An everyday god on the road
As you probably know, I’ve been on the road since last Tuesday, talking about The Murder of Mary Russell in a variety of bookstores, tea shops, and even an opera house.
During that time, I’ve also been listening to the talk about it, in person and on Facebook, and I’m so very happy that you’ve been loving it even more than I. A book tour is a strange thing. Airports are diabolical in their ability to play on the nerves, airline apps that work fine one day turn their backs the next. E-boarding passes vanish. One scuffles onto and off of planes, sometimes on the same day–yesterday I landed in Austin at one, did an event for Book People at two, and got back on a plane at five, leaving my poor brain to wonder…What just happened there?
Even stranger is what it does to the self. Fifty weeks a year, I sit in my study and push words around on paper and screen, muttering snippets of dialogue under my breath, breaking off to make a cup of tea or greet the UPS lady in the driveway. I cook dinner, unload the dishwasher, do the laundry, tell myself I really need to mop the floor. Groceries need buying, packages need mailing at the post office, and grandsons demand complicated structures involving pvc pipe and golf balls on the deck.
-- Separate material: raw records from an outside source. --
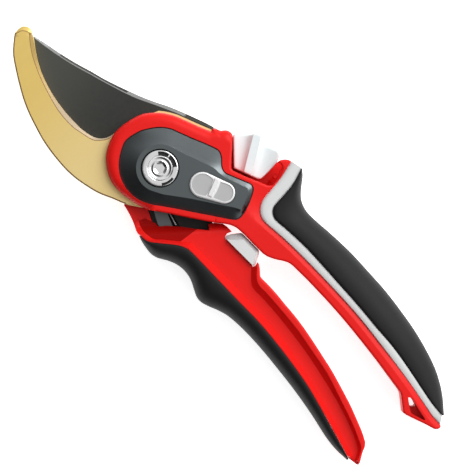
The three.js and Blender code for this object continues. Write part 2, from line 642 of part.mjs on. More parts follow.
/** The bolt, from its head in front to the nut behind. */
function pivotBolt() {
  return cut(
    join(post(BOLT_HEAD_R, boltSeat, 11.3, [0, 0], ROUND), post(SHANK_R, -9.4, boltSeat + 1, [0, 0], ROUND)),
    post(2.2, 9.4, ABOVE, [0, 0], 6),
  );
}

/** The slotted ring that locks the bolt's head. */
function pivotRing() {
  const window = (from, to, near, far) => plate([...arc(far, from, to, 6), ...arc(near, to, from, 6)], 9.6, ABOVE);
  return cut(
    post(PIVOT_RING_R, boltSeat, 11.1, [0, 0], ROUND),
    post(BOLT_HEAD_R + 0.15, BELOW, ABOVE, [0, 0], ROUND),
    window(50, 96, 5.1, 6.5),
    window(102, 142, 5.1, 6.35),
    window(-39, 7, 5.7, 6.6),
  );
}

const ringOf = (outer, inner, low, high) =>
  cut(post(outer, low, high, [0, 0], ROUND), post(inner, BELOW, ABOVE, [0, 0], ROUND));
const nut = cut(post(NUT_R, BACK + 0.3, BACK + 2.4, [0, 0], 6), post(SHANK_R + 0.1, BELOW, ABOVE, [0, 0], ROUND));

piece("pivot_bolt", pivotBolt(), STEEL);
piece("pivot_ring", pivotRing(), STEEL);
piece("pivot_nut", nut, STEEL);
piece("pivot_bushing", ringOf(BUSH_R, SHANK_R + 0.1, BACK_CHEEK_INNER + 0.1, CHEEK_INNER - 0.1), BRONZE);
piece("thrust_washer", ringOf(SPRING_HOUSE_R - 0.2, BUSH_R + 0.1, washerLow, bladeLow - 0.1), STEEL);

// ---- Head panel and width selector --------------------------------------------------------------------------

function headPanel() {
  return cut(
    join(
      plate(panelOutline, PANEL_SEAT + 0.1, PANEL_TOP, 0.3),
      plate(plateauOutline, PANEL_TOP - 0.5, PLATEAU, 0.2),
    ),
    post(PIVOT_RING_R + 0.4, BELOW, ABOVE, [0, 0], ROUND),
    slot(SELECTOR_STEM_R + 0.2, selectorFrom, selectorTo, 0, ABOVE),
  );
}

/** The button that the thumb slides, and its stem down through the panel and the front cheek. */
function selectorButton() {
  const outline = [...arc(4.8, 112, 300, 12, [15.8, 6.95]), ...arc(4.1, -60, 112, 12, [23.8, 10.65])];
  const bar = [[16.6, 11], [19.6, 12.1], [22, 6.4], [19.6, 5.5]];
  return join(
    plate(outline, PLATEAU + 0.15, PLATEAU + 1.4, 0.4),
    plate(bar, PLATEAU + 1, PLATEAU + 2, 0.3),
    post(SELECTOR_STEM_R, CHEEK_INNER + 1.35, PLATEAU + 0.5, selectorFrom),
  );
}

piece("head_panel", headPanel(), GREY_PLASTIC);
piece("opening_selector", selectorButton(), STEEL);
piece("selector_clip", post(3, CHEEK_INNER + 0.25, CHEEK_INNER + 1.05, selectorFrom, ROUND), STEEL);
piece("selector_pin", post(PIN_R, bladeLow + 0.2, CHEEK_INNER + 0.15, selectorFrom), STEEL);

// ---- Thumb lock ---------------------------------------------------------------------------------------------

/** The thumb lock's body, a neck through the pocket's floor, a foot in the T slot and the pawl. */
function thumbLock() {
  const neck = [lockFoot, along(lockFoot, 4.6, SLIDE_ANGLE)];
  const out = neck.map((p) => along(p, 3, SLIDE_ANGLE + 90));
  const deep = neck.map((p) => along(p, 4.2, SLIDE_ANGLE - 90));
  const lip = neck.map((p) => along(p, 2.4, SLIDE_ANGLE - 90));
  return join(
    plate(lockOutline, -LOCK_HALF, LOCK_HALF, 0.4),
    plate([...out, ...reversed(deep)], -1.3, 1.3),
    plate([...lip, ...reversed(deep)], -3.3, 3.3),
    slot(0.9, pawlTip, pawlRoot, -1.3, 1.3),
  );
}

piece("thumb_lock", thumbLock(), WHITE_PLASTIC);

drawing.updateMatrixWorld(true);
export default shears;
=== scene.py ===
"""Bypass pruning shears, closed and locked, lying on their back on a pale floor.

Shapes are drawn in millimetres in the drawing frame: the pivot axis is x = y = 0, +X runs along the
handles, +Y to the thumb side, +Z to the front, and z = 0 is the middle of the handles' depth.
"""

import json
import math

import bpy
import numpy as np
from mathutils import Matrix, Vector, geometry


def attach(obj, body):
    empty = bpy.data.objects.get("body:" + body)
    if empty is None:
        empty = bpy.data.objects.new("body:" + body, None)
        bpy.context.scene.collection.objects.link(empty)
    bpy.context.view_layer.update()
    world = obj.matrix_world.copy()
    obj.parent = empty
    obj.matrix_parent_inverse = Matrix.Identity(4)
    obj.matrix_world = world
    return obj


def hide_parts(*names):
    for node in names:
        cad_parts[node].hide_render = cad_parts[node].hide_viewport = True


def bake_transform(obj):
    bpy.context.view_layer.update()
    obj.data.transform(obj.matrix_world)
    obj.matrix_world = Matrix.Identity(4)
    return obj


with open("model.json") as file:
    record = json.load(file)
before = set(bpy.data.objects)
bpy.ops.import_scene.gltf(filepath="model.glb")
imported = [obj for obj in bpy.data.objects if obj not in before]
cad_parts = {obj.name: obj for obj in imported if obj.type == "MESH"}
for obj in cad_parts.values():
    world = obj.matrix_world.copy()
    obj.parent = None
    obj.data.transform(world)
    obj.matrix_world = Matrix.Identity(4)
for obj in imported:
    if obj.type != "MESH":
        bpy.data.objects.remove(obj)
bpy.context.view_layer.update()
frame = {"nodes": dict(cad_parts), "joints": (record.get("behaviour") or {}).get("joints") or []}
PIVOT = np.array(next(j for j in frame["joints"] if j["name"] == "handle_pivot")["pos_m"])

UPPER = "upper_handle"
LOWER = "lower_handle"
SELECTOR = "width_selector"
LOCK = "lock_slider"

# ---- Lines in the drawing frame ----


def smooth(*points, step=0.7):
    """A smooth curve through the points, as an array of points about `step` apart."""
    p = np.array(points, float)
    p = np.vstack([2 * p[0] - p[1], p, 2 * p[-1] - p[-2]])
    out = []
    for a, b, c, d in zip(p[:-3], p[1:-2], p[2:-1], p[3:]):
        count = max(2, int(np.ceil(np.linalg.norm(c - b) / step)))
        t = np.linspace(0, 1, count, endpoint=False)[:, None]
        cubic = 3 * b - a - 3 * c + d
        square = 2 * a - 5 * b + 4 * c - d
        out.append(b + 0.5 * ((c - a) * t + square * t**2 + cubic * t**3))
    return np.vstack([*out, p[-2:-1]])


def arc(radius, start, end, centre=(0, 0)):
    """Points of an arc, angles in degrees."""
    count = max(2, int(abs(end - start) / 5.0) + 1)
    a = np.radians(np.linspace(start, end, count))
    return np.column_stack([centre[0] + radius * np.cos(a), centre[1] + radius * np.sin(a)])


def circle(radius, centre=(0, 0), sides=48, turn=0.0):
    """A closed loop: a circle, or a regular polygon when it has few sides."""
    a = np.radians(turn + np.arange(sides) * 360 / sides)
    return np.column_stack([centre[0] + radius * np.cos(a), centre[1] + radius * np.sin(a)])


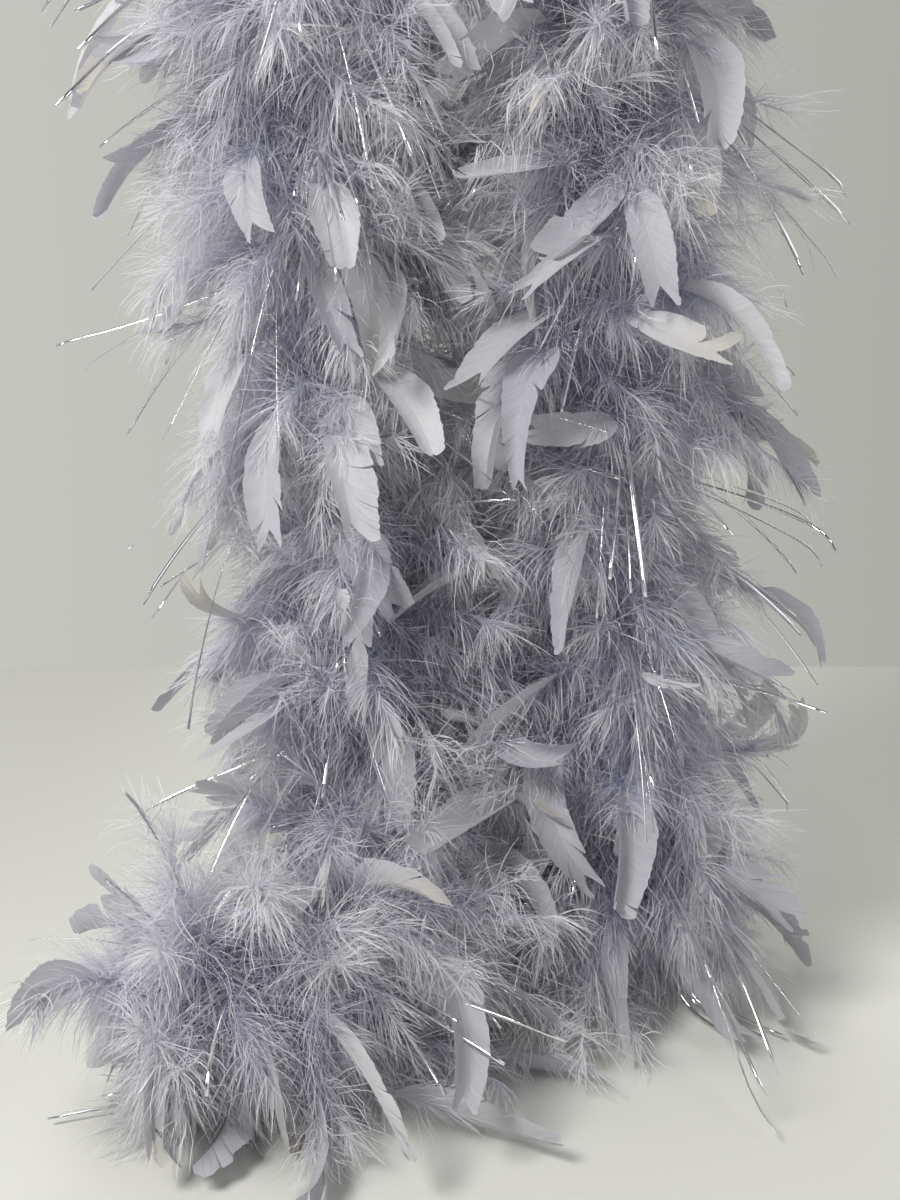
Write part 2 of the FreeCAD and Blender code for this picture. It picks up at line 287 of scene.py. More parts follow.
# End knots, and the cotton that frays beyond them
KNOT_RADIUS = 1.9 * MM
KNOT_SIZE = 3.4 * MM
KNOT_STRETCH = 1.6  # along the cord
KNOT_OFFSET = 5.5 * MM  # from the cord's end to the knot's middle
KNOT_ASIDE = 0.01  # keeps its rings' directions from vanishing where it runs along the cord
KNOT_POINTS = 96
KNOT_SIDES = 8
FRAY_THREADS = 26
FRAY_START = 4.0 * MM  # from the knot's middle
FRAY_LENGTH = (6.0 * MM, 11.0 * MM)
FRAY_SPREAD = 0.4
FRAY_RADIUS = 0.2 * MM
FRAY_POINTS = 7
FRAY_SIDES = 4

# Colours
# Down colours: darker near the quills, partly a deeper dye and partly painted shade inside the boa; paler
# at the outer ends, partly painted light
DOWN_DYE_AND_SHADE = (0.335, 0.34, 0.53)
DOWN_MIDDLE = (0.74, 0.738, 0.795)
DOWN_PALE = (0.92, 0.91, 0.905)
VANE_COOL = (0.40, 0.40, 0.465)
VANE_PALE = (0.67, 0.67, 0.70)
VANE_CREAM = (0.66, 0.61, 0.52)
STREAK_LENGTH = 0.8  # of the noise's scale, from a vane's quill to its edge
STREAK_VARIETY = 37.0  # how far apart in the noise the vanes lie
FILM_DARK = (0.80, 0.81, 0.84)
FILM_LIGHT = (0.93, 0.93, 0.95)
COTTON = ((0.42, 0.42, 0.50), (0.66, 0.66, 0.73))
THREAD = ((0.40, 0.40, 0.49), (0.60, 0.60, 0.69))

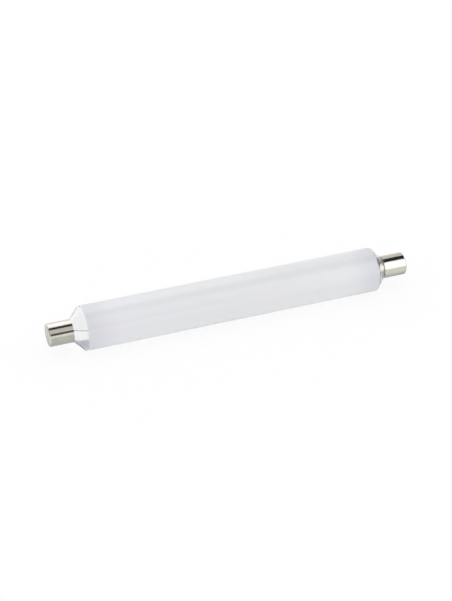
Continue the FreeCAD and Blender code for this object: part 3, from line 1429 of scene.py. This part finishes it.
    def build_world(self) -> bpy.types.World:
        """Makes the white surroundings, which light the lamp softly, and a little more from above.

        Returns:
            The world.
        """
        world = bpy.data.worlds.new("studio")
        world.use_nodes = True
        tree = world.node_tree
        tree.nodes.clear()
        towards = add_node(tree, "ShaderNodeTexCoord")
        height = add_node(tree, "ShaderNodeSeparateXYZ", {0: towards.outputs["Generated"]})
        beside, above = self.world_light
        strength = add_node(
            tree, "ShaderNodeMapRange", {"Value": height.outputs["Z"], "To Min": beside, "To Max": above}
        )
        light = add_node(
            tree,
            "ShaderNodeBackground",
            {"Color": linear(self.world_colour), "Strength": strength.outputs["Result"]},
        )
        seen = add_node(tree, "ShaderNodeBackground", {"Color": linear(self.world_colour), "Strength": 1.0})
        shares = {RayKind.CAMERA: 1.0, RayKind.GLOSSY: 1.0, RayKind.TRANSMISSION: 1.0}
        surface = add_node(
            tree,
            "ShaderNodeMixShader",
            {"Fac": self.answers(tree, shares), 1: light.outputs[0], 2: seen.outputs[0]},
        )
        add_node(tree, "ShaderNodeOutputWorld", {"Surface": surface.outputs[0]})
        bpy.context.scene.world = world
        return world

    def build(self) -> None:
        """Makes the floor, the surroundings and the cards."""
        self.build_floor()
        self.build_world()
        for card in self.cards:
            card.build()
        bpy.context.scene.view_settings.view_transform = "Standard"


@dataclass
class ProductCamera:
    """A long lens that looks down on the lamp from the front left."""

    place: Xyz = (-375.1, -1040.7, 773.9)
    lens: float = 98.3
    sensor: float = 36.0
    aim_left: float = 3.6
    aim_down: float = 2.0
    farthest_seen: float = 100000.0

    def build(self) -> bpy.types.Object:
        """Places the camera, level, with the lamp's middle just off the middle of its view.

        Returns:
            The camera.
        """
        place = Vector(self.place)
        turn = (-place).to_track_quat("-Z", "Y")
        aim = turn @ Vector((-self.aim_left, -self.aim_down, 0))
        data = bpy.data.cameras.new("camera")
        data.lens = self.lens
        data.sensor_width = self.sensor
        data.clip_end = self.farthest_seen * MM
        camera = bpy.data.objects.new("camera", data)
        camera.location = place * MM
        camera.rotation_euler = (aim - place).to_track_quat("-Z", "Y").to_euler()
        bpy.context.scene.collection.objects.link(camera)
        bpy.context.scene.camera = camera
        return camera


def main() -> None:
    """Builds the lamp's pieces, the studio and the camera."""
    logging.basicConfig(level=logging.INFO, format="%(message)s")
    GlassBulb().build()
    CoiledFilament().build()
    FilamentSupport().build()
    for end in End:
        PlatedCap(end).build()
        StemMount(end).build()
    Studio().build()
    ProductCamera().build()


if __name__ == "__main__":
    main()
Then I come on tour, and I’m a god. Beautiful and intelligent young women stand before me with shaking hands and halting tongues, trying to express how much it means to them that I deign to speak my gracious words in their direction. Lawyers and teachers break into smiles and say that they’ve been taking joy in my work since The Beekeeper’s Apprentice came into their hands twenty years before. People at the end of the line bend to unload a vast stack of clearly read and loved books that have been awaiting my signature since the collection began many years before.
And they leave with The Murder of Mary Russell treasured in both hands, as if I’ve given them a gift rather than made them spend $28 for a few hours’ reading.
And all that? It makes the airport hassles vanish in the past.